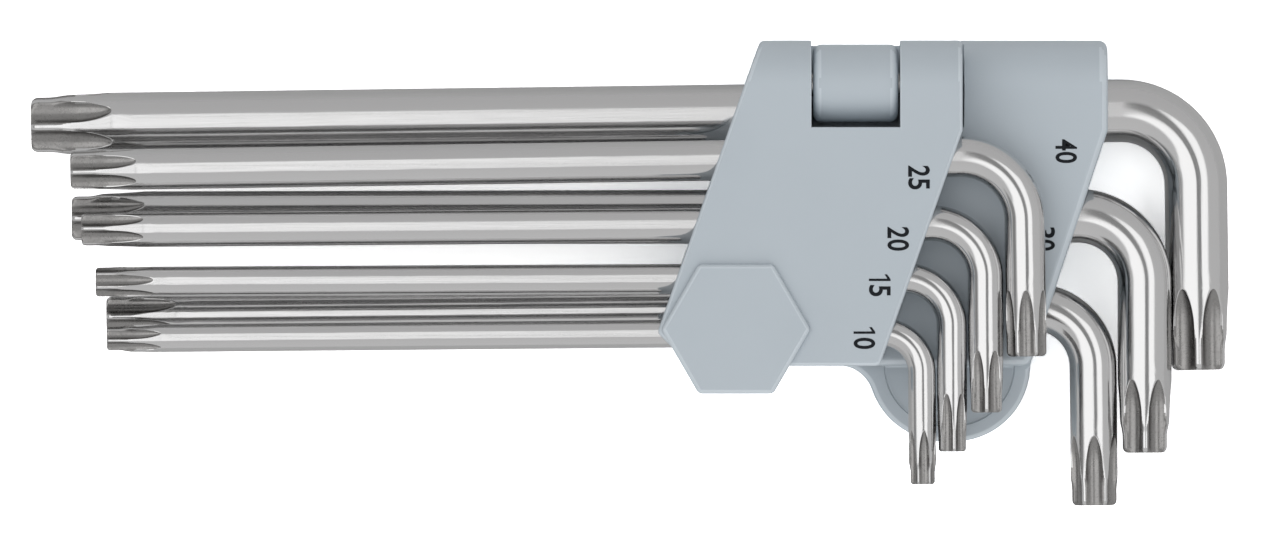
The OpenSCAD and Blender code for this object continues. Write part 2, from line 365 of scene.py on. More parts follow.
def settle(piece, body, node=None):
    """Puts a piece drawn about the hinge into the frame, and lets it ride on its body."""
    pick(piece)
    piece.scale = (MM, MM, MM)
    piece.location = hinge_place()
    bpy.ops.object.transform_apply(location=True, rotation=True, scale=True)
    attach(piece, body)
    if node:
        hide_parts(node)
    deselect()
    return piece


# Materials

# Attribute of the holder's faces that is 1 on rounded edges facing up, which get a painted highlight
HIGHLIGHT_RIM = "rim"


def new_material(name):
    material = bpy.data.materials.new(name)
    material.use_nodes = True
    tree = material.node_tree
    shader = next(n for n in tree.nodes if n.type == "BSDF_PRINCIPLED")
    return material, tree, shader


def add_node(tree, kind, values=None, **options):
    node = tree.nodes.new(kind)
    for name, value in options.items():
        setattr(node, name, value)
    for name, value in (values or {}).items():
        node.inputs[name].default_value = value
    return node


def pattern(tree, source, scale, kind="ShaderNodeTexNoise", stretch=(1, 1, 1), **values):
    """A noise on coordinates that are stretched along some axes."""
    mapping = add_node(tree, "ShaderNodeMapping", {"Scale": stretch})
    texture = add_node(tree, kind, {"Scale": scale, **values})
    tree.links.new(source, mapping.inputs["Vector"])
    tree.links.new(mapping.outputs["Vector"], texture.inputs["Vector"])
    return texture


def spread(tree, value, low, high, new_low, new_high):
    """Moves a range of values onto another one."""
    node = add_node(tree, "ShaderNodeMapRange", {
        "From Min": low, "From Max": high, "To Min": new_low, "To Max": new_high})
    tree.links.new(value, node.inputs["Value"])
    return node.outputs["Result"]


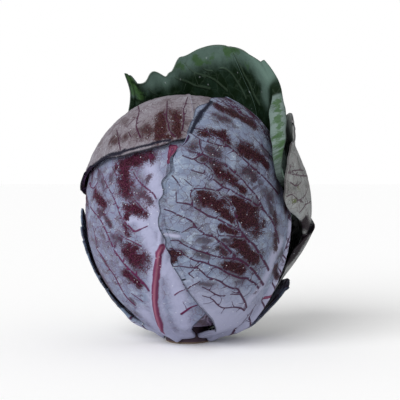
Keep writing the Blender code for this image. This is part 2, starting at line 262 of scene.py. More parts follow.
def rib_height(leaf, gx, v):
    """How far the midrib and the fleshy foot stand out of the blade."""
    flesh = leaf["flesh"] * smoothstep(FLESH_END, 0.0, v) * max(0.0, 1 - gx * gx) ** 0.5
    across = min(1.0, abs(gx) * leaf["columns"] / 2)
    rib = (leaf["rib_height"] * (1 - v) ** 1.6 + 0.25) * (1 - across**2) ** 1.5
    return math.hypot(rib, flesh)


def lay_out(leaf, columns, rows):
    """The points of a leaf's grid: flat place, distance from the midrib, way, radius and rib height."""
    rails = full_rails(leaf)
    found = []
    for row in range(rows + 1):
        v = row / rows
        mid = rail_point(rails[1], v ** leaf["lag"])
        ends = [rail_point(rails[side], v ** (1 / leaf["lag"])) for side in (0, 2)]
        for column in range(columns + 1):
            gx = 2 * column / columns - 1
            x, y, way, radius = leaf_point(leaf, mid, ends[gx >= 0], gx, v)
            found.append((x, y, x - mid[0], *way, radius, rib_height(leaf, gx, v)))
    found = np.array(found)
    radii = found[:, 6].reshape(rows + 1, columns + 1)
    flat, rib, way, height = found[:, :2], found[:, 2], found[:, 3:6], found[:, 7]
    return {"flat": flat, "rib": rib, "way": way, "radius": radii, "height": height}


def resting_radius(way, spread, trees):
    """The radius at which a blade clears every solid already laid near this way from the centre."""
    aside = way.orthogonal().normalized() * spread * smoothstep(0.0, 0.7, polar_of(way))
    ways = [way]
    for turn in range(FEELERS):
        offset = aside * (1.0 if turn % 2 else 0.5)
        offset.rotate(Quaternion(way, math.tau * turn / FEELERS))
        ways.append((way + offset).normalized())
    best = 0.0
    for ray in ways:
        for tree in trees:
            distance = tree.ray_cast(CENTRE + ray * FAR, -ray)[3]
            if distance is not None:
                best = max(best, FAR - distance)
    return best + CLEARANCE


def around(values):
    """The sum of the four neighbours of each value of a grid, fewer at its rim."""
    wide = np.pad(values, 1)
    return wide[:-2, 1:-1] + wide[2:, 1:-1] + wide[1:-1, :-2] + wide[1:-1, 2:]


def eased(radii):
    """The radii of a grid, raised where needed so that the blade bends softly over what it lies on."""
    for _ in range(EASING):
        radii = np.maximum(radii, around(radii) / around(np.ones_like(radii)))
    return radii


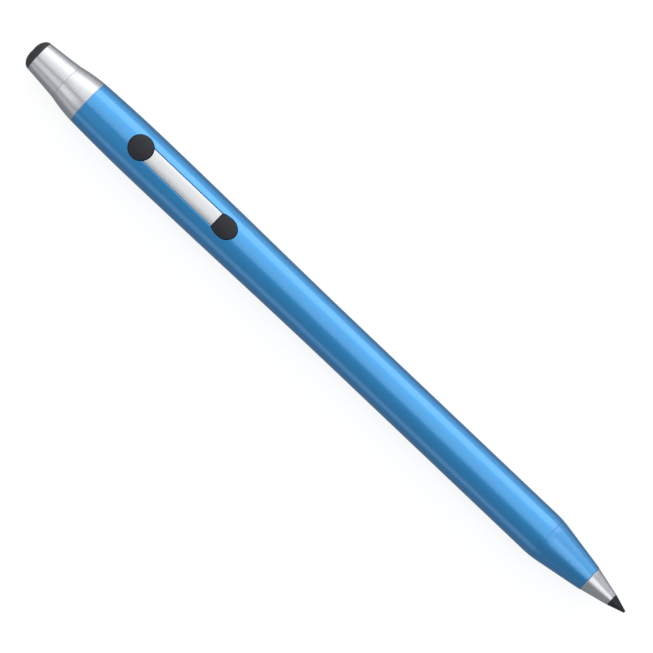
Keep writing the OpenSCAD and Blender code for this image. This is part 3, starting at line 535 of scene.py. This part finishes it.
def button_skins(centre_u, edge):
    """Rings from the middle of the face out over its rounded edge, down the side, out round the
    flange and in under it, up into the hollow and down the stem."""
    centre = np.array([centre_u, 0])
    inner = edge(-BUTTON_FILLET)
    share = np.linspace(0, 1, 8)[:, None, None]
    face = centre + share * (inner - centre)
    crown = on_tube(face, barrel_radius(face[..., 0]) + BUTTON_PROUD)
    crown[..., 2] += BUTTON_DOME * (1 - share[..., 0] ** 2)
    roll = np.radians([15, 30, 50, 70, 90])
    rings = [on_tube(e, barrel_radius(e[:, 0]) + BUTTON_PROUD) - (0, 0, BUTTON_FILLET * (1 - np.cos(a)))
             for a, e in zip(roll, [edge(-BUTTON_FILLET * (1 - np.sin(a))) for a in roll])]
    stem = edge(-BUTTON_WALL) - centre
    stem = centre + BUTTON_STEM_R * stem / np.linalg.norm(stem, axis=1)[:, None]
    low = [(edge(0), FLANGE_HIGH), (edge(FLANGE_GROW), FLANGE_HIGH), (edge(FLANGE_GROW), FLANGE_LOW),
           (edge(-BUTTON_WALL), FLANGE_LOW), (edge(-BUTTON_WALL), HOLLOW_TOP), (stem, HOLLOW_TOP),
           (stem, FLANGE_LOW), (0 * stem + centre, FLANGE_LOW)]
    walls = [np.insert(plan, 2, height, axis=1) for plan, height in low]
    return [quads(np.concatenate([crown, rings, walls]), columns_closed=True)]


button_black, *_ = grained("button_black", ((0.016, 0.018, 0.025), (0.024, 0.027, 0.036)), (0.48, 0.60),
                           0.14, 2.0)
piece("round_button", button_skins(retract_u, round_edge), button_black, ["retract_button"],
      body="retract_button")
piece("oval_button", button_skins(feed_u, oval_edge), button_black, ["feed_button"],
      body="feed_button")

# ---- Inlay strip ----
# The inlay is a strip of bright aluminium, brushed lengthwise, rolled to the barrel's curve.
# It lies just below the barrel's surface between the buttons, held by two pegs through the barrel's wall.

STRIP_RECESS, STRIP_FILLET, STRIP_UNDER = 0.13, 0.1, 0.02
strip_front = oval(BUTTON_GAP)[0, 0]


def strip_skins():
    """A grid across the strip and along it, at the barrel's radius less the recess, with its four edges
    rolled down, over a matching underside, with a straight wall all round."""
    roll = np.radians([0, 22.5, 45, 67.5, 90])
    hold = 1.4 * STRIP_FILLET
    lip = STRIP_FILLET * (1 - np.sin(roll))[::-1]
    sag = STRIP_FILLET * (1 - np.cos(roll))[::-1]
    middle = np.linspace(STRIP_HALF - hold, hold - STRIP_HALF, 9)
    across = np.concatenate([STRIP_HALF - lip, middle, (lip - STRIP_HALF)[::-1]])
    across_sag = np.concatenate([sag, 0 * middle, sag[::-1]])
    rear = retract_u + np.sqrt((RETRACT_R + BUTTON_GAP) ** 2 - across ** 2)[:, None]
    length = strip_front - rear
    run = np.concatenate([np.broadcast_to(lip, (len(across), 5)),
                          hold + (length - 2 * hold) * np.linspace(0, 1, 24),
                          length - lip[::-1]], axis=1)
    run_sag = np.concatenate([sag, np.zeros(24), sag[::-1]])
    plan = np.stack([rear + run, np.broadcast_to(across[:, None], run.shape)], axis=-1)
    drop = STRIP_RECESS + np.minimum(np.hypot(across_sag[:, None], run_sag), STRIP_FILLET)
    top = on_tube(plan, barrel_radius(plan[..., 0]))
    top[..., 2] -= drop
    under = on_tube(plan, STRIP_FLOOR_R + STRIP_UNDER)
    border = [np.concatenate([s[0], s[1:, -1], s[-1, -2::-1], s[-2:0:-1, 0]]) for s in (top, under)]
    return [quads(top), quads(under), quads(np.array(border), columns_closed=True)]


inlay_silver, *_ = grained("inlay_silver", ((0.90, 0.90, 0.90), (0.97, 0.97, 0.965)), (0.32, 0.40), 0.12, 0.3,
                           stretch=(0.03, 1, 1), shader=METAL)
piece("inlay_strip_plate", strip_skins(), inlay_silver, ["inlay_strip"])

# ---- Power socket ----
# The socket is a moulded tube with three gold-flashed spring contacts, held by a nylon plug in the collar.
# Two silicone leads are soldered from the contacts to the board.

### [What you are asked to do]
Filter for "this". Return all lines that hold it.

### [Final result]
The OpenSCAD and Blender code for this object continues. Write part 2, from line 365 of scene.py on. More parts follow.
Keep writing the Blender code for this image. This is part 2, starting at line 262 of scene.py. More parts follow.
    """The radius at which a blade clears every solid already laid near this way from the centre."""
Keep writing the OpenSCAD and Blender code for this image. This is part 3, starting at line 535 of scene.py. This part finishes it.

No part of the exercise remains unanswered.